Blood is sacred. I honor it by honoring me. I own my body; it is not the church's place to tell me when and with whom I shall share it. I am neither a martyr nor a servant. I refuse to be defined solely by how well I cook a plate of arroz con pollo or how nicely I can keep house. My Latina femaleness is beyond the walls of my home and womb. Are you feeling me yet? I am—we are—indeed a new breed. We are new women. Calling myself Latina (instead of, say, "Puerto Rican" or—no lo quiera Dios—"Puerto Rican American") means validating and celebrating the fact that I feel closer kinship with a Chicana raised in Los Angeles or a Tejana raised in San Antonio than I do with a Puerto Rican woman raised in Ponce, where I was born. Everything, from our survival in America's schools to Univision and the "Real Housewives" (name the City), has made us sisters. Not long ago my son reminded me of this powerful reality experienced by so many of us.
He was watching a kids' show on television and started screaming that the Puerto Rican kid had won a pie-eating contest. I rushed to the living room and saw that a boy named Luis Jiménez, draped in a Mexican flag, had devoured fifteen pies in two minutes.

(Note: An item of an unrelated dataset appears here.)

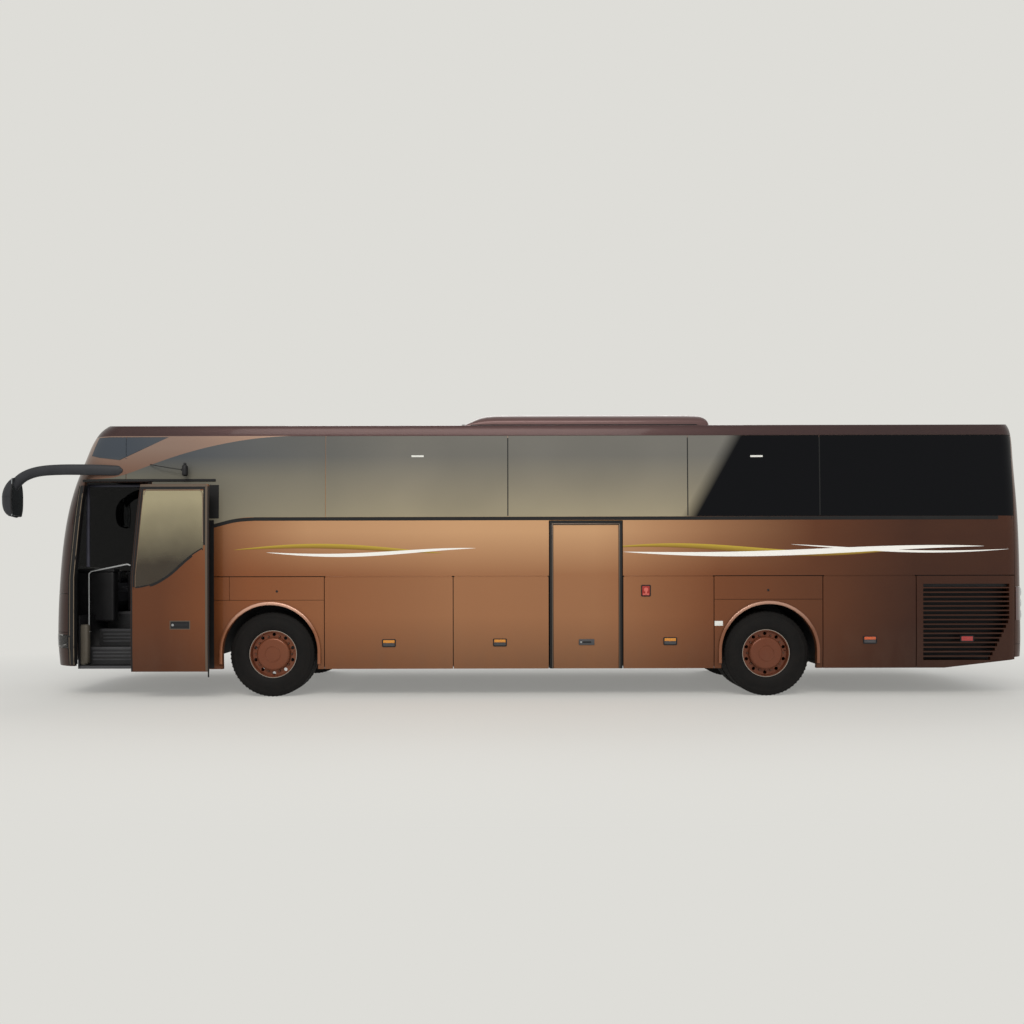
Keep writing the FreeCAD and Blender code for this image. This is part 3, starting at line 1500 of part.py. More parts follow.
def handrails():
    """Grab poles beside the entrance and the middle stairs."""
    radius = arm_radius
    top = cab_floor + back_height + cushion_height * 0.5
    x = doorway_back + 4 * pillar_radius
    y = -rail_outer + 4 * pillar_radius
    first = [rod(Vector(x, y, cab_floor + seat_gap), Vector(x, y, top), radius)]
    far = x + seat_pitch * 0.6
    first.append(rod(Vector(far, y, cab_floor + seat_gap), Vector(far, y, top), radius))
    first.append(rod(Vector(x, y, top - 2 * radius), Vector(far, y, top - 2 * radius), radius * 0.8))
    head = aisle_floor + back_height
    inner = landing_edge() + 2 * pillar_radius
    second = []
    for station in (mid_doorway_front + 2 * plate, mid_doorway_back - 2 * plate):
        second.append(rod(Vector(station, inner, aisle_floor + seat_gap), Vector(station, inner, head), radius))
    second.append(rod(Vector(mid_doorway_front + 2 * plate, inner, head - 2 * radius),
                      Vector(mid_doorway_back - 2 * plate, inner, head - 2 * radius), radius * 0.8))
    return Part.makeCompound([fused(first), fused(second)])


def mirror_section(centre, along, deep, wide):
    """An oval section across the mirror arm."""
    up = along.cross(Vector(0, 1, 0)).normalize()
    across = up.cross(along).normalize()
    around = [2 * math.pi * i / 12 for i in range(12)]
    ring = Part.BSplineCurve()
    ring.interpolate([centre + across * (wide / 2 * math.cos(a)) + up * (deep / 2 * math.sin(a)) for a in around],
                     PeriodicFlag=True)
    return Part.Wire(ring.toShape())


def mirror_path():
    """The nearside arm's line from the pillar forwards, outwards and down."""
    root_x = front_axle + mirror_arm_root
    tip_x = -half_span + mirror_head_long / 2
    run = root_x - tip_x
    y_root = -half_width - mirror_arm_wide * 0.2
    y_tip = -half_width - mirror_reach + mirror_head_wide / 2
    shares = ((0.0, 0.0, 0.0), (0.25, 0.1, 0.0), (0.55, 0.45, 0.01), (0.78, 0.85, 0.1), (0.97, 1.0, 0.42),
              (0.99, 1.0, 0.85))
    drop = mirror_head_deep * 0.55
    return [Vector(root_x - run * a, y_root + (y_tip - y_root) * b, mirror_arm_level - drop * c)
            for a, b, c in shares]


def mirror_arm():
    path = mirror_path()
    wires = []
    for index, point in enumerate(path):
        before, after = path[max(0, index - 1)], path[min(len(path) - 1, index + 1)]
        along = (after - before).normalize()
        slim = 1.0 - 0.35 * index / (len(path) - 1)
        wires.append(mirror_section(point, along, mirror_arm_deep * slim, mirror_arm_wide * slim))
    body = Part.makeLoft(wires, True, False)
    return body.cut(hull(-seat_gap))


def housing_section(z, keep):
    """The mirror housing's plan section: flat at the glass, rounded towards the front."""
    x1 = -half_span + mirror_head_long
    middle = -half_width - mirror_reach + mirror_head_wide / 2
    half = mirror_head_wide / 2 * keep
    back = x1 - mirror_head_long * (1 - keep) * 0.3
    bend = x1 - mirror_head_long * 0.35
    tip = bend - mirror_head_long * 0.65 * keep
    left, right = Vector(back, middle - half, z), Vector(back, middle + half, z)
    bend_left, bend_right = Vector(bend, middle - half, z), Vector(bend, middle + half, z)
    slant = math.sqrt(0.5)
    quarter = bend + (tip - bend) * slant
    front = Part.BSplineCurve()
    front.interpolate([bend_right, Vector(quarter, middle + half * slant, z), Vector(tip, middle, z),
                       Vector(quarter, middle - half * slant, z), bend_left])
    return Part.Wire([Part.LineSegment(left, right).toShape(), Part.LineSegment(right, bend_right).toShape(),
                      front.toShape(), Part.LineSegment(bend_left, left).toShape()])


def mirror_head():
    """The hanging housing, soft at top and bottom."""
    top = mirror_path()[-2].z + mirror_arm_deep * 0.1
    low = top - mirror_head_deep
    levels = ((0.0, 0.74), (0.03, 0.88), (0.12, 0.99), (0.5, 1.0), (0.88, 0.99), (0.97, 0.88), (1.0, 0.74))
    return Part.makeLoft([housing_section(low + mirror_head_deep * z, keep) for z, keep in levels], True, False)


def mirror_hollow():
    """The recess at the back of the housing, where the glass sits."""
    x1 = -half_span + mirror_head_long
    y0 = -half_width - mirror_reach
    top = mirror_path()[-2].z + mirror_arm_deep * 0.1
    edge = mirror_glass_thickness * 4
    return block(x1 - edge, x1 + overrun, y0 + edge, y0 + mirror_head_wide - edge,
                 top - mirror_head_deep + edge, top - edge)


def mirror_pair():
    whole = largest(fused([mirror_arm(), mirror_head()]).cut(mirror_hollow()))
    return Part.makeCompound([whole, mirrored(whole)])


def mirror_glasses():
    """A pane seated at the bottom of each housing's hollow."""
    x0 = -half_span + mirror_head_long - 4 * mirror_glass_thickness + seat_gap
    y0 = -half_width - mirror_reach
    top = mirror_path()[-2].z + mirror_arm_deep * 0.1
    edge = mirror_glass_thickness * 4 + seat_gap
    pane = block(x0, x0 + mirror_glass_thickness, y0 + edge, y0 + mirror_head_wide - edge,
                 top - mirror_head_deep + edge, top - edge)
    return Part.makeCompound([pane, mirrored(pane)])


def wipers():
    """Two long wipers parked along the foot of the windscreen."""
    skin = shell(-4 * panel_gap, -2 * seat_gap)
    shapes = []
    width = arm_radius
    for pivot, tip in ((-screen_half_foot * 0.62, -screen_half_foot * 0.05),
                       (screen_half_foot * 0.42, screen_half_foot * 0.95)):
        low, rise = windscreen_foot - overrun, overrun * 3.2
        lean = (tip - pivot)
        arm = front_prism([(pivot - width, low), (pivot + width, low), (pivot + lean * 0.55 + width / 2, low + rise),
                           (pivot + lean * 0.55 - width / 2, low + rise)], nose - overrun, nose + nose_rake)
        blade = front_prism([(pivot + lean * 0.05, low + rise - width), (pivot + lean, low + rise - width),
                             (pivot + lean, low + rise + width), (pivot + lean * 0.05, low + rise + width)],
                            nose - overrun, nose + nose_rake)
        shapes.append(skin.common(arm.fuse(blade).removeSplitter()))
    return Part.makeCompound(solids_of(shapes))


def luggage_flaps():
    """Each luggage flap's name with its front and rear station and whether it is on the nearside."""
    offside_split = (mid_doorway_front + mid_doorway_back) / 2
    return {
        "flap_one_left": (flap_one_front, flap_two_front, True),
        "flap_two_left": (flap_two_front, mid_doorway_front, True),
        "flap_three_left": (mid_doorway_back, rear_panel_front, True),
        "flap_four_left": (rear_panel_back, tail_panel_front, True),
        "flap_one_right": (flap_one_front, flap_two_front, False),
        "flap_two_right": (flap_two_front, offside_split, False),
        "flap_three_right": (offside_split, rear_panel_front, False),
        "flap_four_right": (rear_panel_back, tail_panel_front, False),
    }


def joined(*shapes):
    """Separate solids kept side by side in one node."""
    return Part.makeCompound(solids_of(shapes))


def parts():
    """Every node's name and its shape."""
    left_patch = side_patch_recess(far_left(), -half_width * 0.6)
    right_patch = side_patch_recess(half_width * 0.6, -far_left())
    made = {
        "side_frames": joined(side_frame_left().cut(left_patch), side_frame_right().cut(right_patch)),
        "side_glass": side_glass(),
        "front_side_glass": front_side_glass(),
        "arch_panels": joined(arch_panels_left(), arch_panels_right(), both_sides(tail_panels_left())),
        "front_frame": front_frame(),
        "front_mask": front_mask(),
        "bumpers": joined(front_bumper(), rear_bumper()),
        "headlamps": headlamps(),
        "windscreen": windscreen(),
        "roof": roof(),
        "roof_hatch_front": roof_hatch(hatch_front_station),
        "roof_hatch_rear": roof_hatch(hatch_rear_station),
        "roof_cooler": roof_cooler(),
        "rear_mask": rear_mask(),
        "tail_lamps": tail_lamps(),
        "engine_lid": engine_lid(),
        "engine": engine(),
        "entrance_leaf": front_leaf(),
        "entrance_glass": front_leaf_glass(),
        "entrance_arm": front_arm(),
        "middle_leaf": mid_leaf(),
        "middle_arm": mid_arm(),
        "pillar_bearings": pillar_bearings(),
        "entry_steps": joined(entry_steps(), mid_steps()),
        "cab_deck": cab_deck(),
        "floor_deck": floor_deck(),
        "bulkheads": joined(bulkheads(), well_lining(), seam_posts()),
        "bay_floors": bay_floors(),
        "rails": joined(front_rails(), back_rails()),
        "wheel_liners": wheel_liners(),
        "axles": joined(front_beam(), rear_housing()),
        "air_springs": air_springs(),
        "knuckle_left": knuckle(),
        "knuckle_right": mirrored(knuckle()),
        "passenger_seats": passenger_seats(),
        "crew_seats": crew_seats(),
        "parcel_racks": parcel_racks(),
        "dashboard": dashboard(),
        "steering_wheel": steering_wheel(),
        "handrails": handrails(),
        "mirrors": mirror_pair(),
        "mirror_glasses": mirror_glasses(),
        "wipers": wipers(),
    }
    for name, builder in (("rim_front", front_rim), ("rims_rear", rear_rims), ("tyre_front", front_tyre),
                          ("tyres_rear", rear_tyres)):
        made[name + "_left"] = builder()
        made[name + "_right"] = mirrored(made[name + "_left"])
    for name, (front, back, nearside) in luggage_flaps().items():
        made[name] = flap(front, back) if nearside else mirrored(flap(front, back))
    return made


def main():
    os.makedirs("parts", exist_ok=True)
    for name, shape in parts().items():
        shape.exportStep(os.path.join("parts", name + ".step"))


main()
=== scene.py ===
import bmesh
import bpy
from math import cos, hypot, pi, radians, sin, sqrt
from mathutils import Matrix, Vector
from mathutils.bvhtree import BVHTree


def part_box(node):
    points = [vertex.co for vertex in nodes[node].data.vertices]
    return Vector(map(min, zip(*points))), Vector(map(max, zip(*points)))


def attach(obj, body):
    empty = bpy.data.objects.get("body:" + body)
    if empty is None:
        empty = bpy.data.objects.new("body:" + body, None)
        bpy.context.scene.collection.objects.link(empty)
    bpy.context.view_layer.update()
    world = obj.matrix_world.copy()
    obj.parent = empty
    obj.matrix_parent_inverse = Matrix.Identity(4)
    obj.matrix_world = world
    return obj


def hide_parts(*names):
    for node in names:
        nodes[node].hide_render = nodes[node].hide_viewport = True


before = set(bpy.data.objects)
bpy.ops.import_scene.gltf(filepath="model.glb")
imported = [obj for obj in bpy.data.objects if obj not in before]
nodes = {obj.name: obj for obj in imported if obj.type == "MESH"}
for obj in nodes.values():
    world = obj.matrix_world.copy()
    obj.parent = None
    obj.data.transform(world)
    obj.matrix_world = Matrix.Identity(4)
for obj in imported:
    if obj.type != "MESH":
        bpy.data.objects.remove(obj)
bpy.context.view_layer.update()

# Places on the coach, in metres, taken from the frame
front_tyre_low, front_tyre_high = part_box("tyre_front_left")
rear_tyre_low, rear_tyre_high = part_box("tyres_rear_left")
front_axle = (front_tyre_low.x + front_tyre_high.x) / 2
rear_axle = (rear_tyre_low.x + rear_tyre_high.x) / 2
hub_height = (front_tyre_low.z + front_tyre_high.z) / 2
leaf_low, leaf_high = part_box("entrance_leaf")
middle_low, middle_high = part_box("middle_leaf")
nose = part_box("front_mask")[0].x
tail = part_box("rear_mask")[1].x
side = 1.275

# Levels and spacings of the coach, in metres
waist = 1.479
belt_foot, belt_top = 2.16, 2.205
row_count, first_row, row_pitch = 11, -3.1025, 0.79
step_foot, step_rise = 0.384, 0.208
plate_wide, plate_high = 0.52, 0.11
lamp_middle = Vector((-5.35, -0.775, 0.69))

# The camera's place, and what a pixel of the photograph spans on the side wall and on the open door
camera_x, camera_z = -0.106, 1.6
side_pixel, leaf_pixel = 0.0122, 0.01191
hub_column, ground_row = 270.3, 697.5


# Shader sums

class Value:
    """A changing value in a material, which can be written in sums."""

    def __init__(self, finish, socket):
        self.finish, self.socket = finish, socket

    def math(self, operation, *terms):
        return self.finish.node("ShaderNodeMath", {"operation": operation}, dict(enumerate(terms)))

    def __add__(self, other):
        return self.math("ADD", self, other)

    def __sub__(self, other):
        return self.math("SUBTRACT", self, other)

    def __rsub__(self, other):
        return self.math("SUBTRACT", other, self)

    def __mul__(self, other):
        return self.math("MULTIPLY", self, other)

    def __truediv__(self, other):
        return self.math("DIVIDE", self, other)

    def __gt__(self, other):
        return self.math("GREATER_THAN", self, other)

    def __lt__(self, other):
        return self.math("LESS_THAN", self, other)

    __radd__, __rmul__ = __add__, __mul__

    def size(self):
        return self.math("ABSOLUTE", self)

    def wave(self):
        return self.math("SINE", self)

    def power(self, other):
        return self.math("POWER", self, other)

    def least(self, other):
        return self.math("MINIMUM", self, other)

    def most(self, other):
        return self.math("MAXIMUM", self, other)

    def repeat(self, length):
        """Distance from the nearest multiple of a length, as a share of it from 0 to 0.5."""
        share = self.math("FRACT", self.math("DIVIDE", self, length))
        return (share - 0.5).size()

    def ramp(self, low, high):
        """0 below low, 1 above high and even in between. A high under low turns it round."""
        return self.finish.node("ShaderNodeMapRange", {"clamp": True},
                                {"Value": self, "From Min": low, "From Max": high})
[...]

I said, "Listen, baby, this kid isn't Puerto Rican. He has the Mexican flag draped over him, so I think we can safely assume that he's Mexican American."
My son looked at me with a cocked eye, as only a little kid can, and said, "It's the same thing, Mom!" He understood the difference—he knows the colors of both the Cuban flag (his dad's side) and the Puerto Rican flag—but he saw parts of himself in that other little brown boy, and he could celebrate the boy's victory as his own. This is what has happened to us, the sons and daughters of Latin America's immigrants—a feeling of Pan-Latino consciousness and kinship. New Latinas and Latinos are an hecho en América reality.

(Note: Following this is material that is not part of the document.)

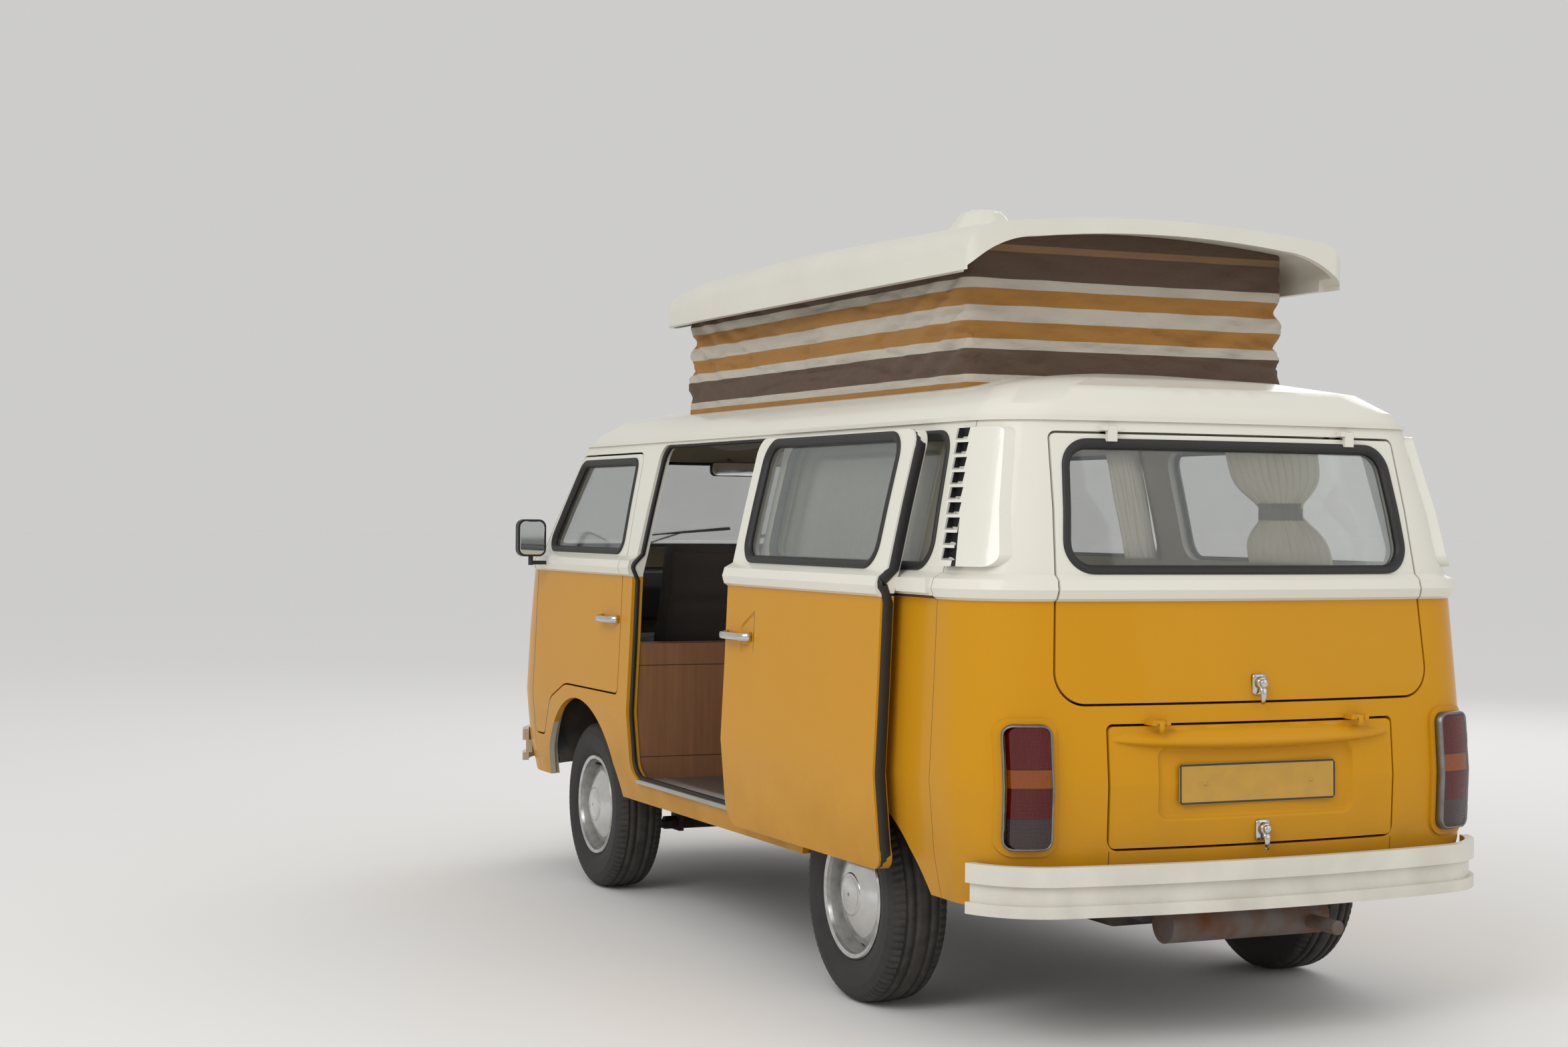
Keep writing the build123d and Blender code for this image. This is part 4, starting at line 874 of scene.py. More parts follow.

So sure, as I said at the get-go, Latinas in the United States battle racism, discrimination, border harassment, racial profiling, police brutality, invisibility, and exploitation. We battle old-country traditions that sometimes stifle us. Yet despite—or maybe because of—all the external and internal struggles, U.S. Latinas are among the fiercest and strongest women I know. Our foremothers, or we, crossed oceans, rivers, and time zones and survived nightmares to get to America, and we continue to survive and thrive in América. We raise families in homes and neighborhoods deemed dysfunctional by society, and we look great while we're doing
it. We've made up a new language, Spanglish. We've made up a new culture with a synergy of rhythms old and new. We've made up new rules that combine Mom's and Abuela's old ways with new and more modern ones. We are true survivors. And that is because U.S. Latinas—those of us who speak Spanish and those of us who don't—are a new breed, and the diversity of our faces, values, and traditions is at the heart of the American future.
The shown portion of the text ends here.